__PROBLEM__
Output an exact reproduction of the data.

__SUPPLIED INFORMATION__
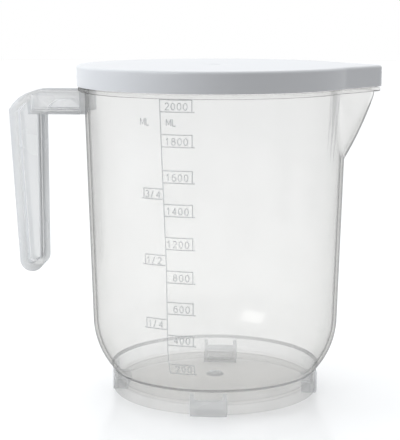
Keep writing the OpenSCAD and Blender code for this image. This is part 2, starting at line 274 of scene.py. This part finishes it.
def present(piece, body, slot, *nodes):
    """Ties a piece to its body, in place of some CAD nodes. The slot is not used."""
    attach(piece, body)
    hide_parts(*nodes)


def ring_mesh(rows, centre_low, centre_high):
    """A closed surface from rows of points round the axis, closed by a point at each end."""
    bm = bmesh.new()
    rings = [[bm.verts.new(p) for p in row] for row in rows]
    count = len(rings[0])
    for a, b in zip(rings, rings[1:]):
        for i in range(count):
            j = (i + 1) % count
            bm.faces.new((a[i], a[j], b[j], b[i]))
    for ring, z in ((rings[0], centre_low), (rings[-1], centre_high)):
        pole = bm.verts.new((0, 0, z))
        for i in range(count):
            bm.faces.new((ring[i], ring[(i + 1) % count], pole))
    return bm


def polar_row(radius, z):
    """A row of points; radius is a function of the direction."""
    return [(radius(a) * math.cos(a), radius(a) * math.sin(a), z) for a in ANGLES]


def circle_row(radius, z):
    """A row of points on a circle."""
    return polar_row(lambda a: radius, z)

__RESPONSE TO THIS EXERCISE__
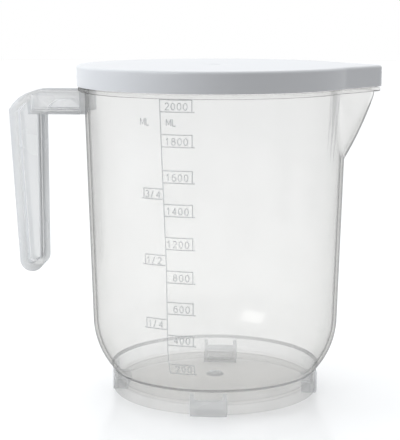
Keep writing the OpenSCAD and Blender code for this image. This is part 2, starting at line 274 of scene.py. This part finishes it.
def present(piece, body, slot, *nodes):
    """Ties a piece to its body, in place of some CAD nodes. The slot is not used."""
    attach(piece, body)
    hide_parts(*nodes)


def ring_mesh(rows, centre_low, centre_high):
    """A closed surface from rows of points round the axis, closed by a point at each end."""
    bm = bmesh.new()
    rings = [[bm.verts.new(p) for p in row] for row in rows]
    count = len(rings[0])
    for a, b in zip(rings, rings[1:]):
        for i in range(count):
            j = (i + 1) % count
            bm.faces.new((a[i], a[j], b[j], b[i]))
    for ring, z in ((rings[0], centre_low), (rings[-1], centre_high)):
        pole = bm.verts.new((0, 0, z))
        for i in range(count):
            bm.faces.new((ring[i], ring[(i + 1) % count], pole))
    return bm


def polar_row(radius, z):
    """A row of points; radius is a function of the direction."""
    return [(radius(a) * math.cos(a), radius(a) * math.sin(a), z) for a in ANGLES]


def circle_row(radius, z):
    """A row of points on a circle."""
    return polar_row(lambda a: radius, z)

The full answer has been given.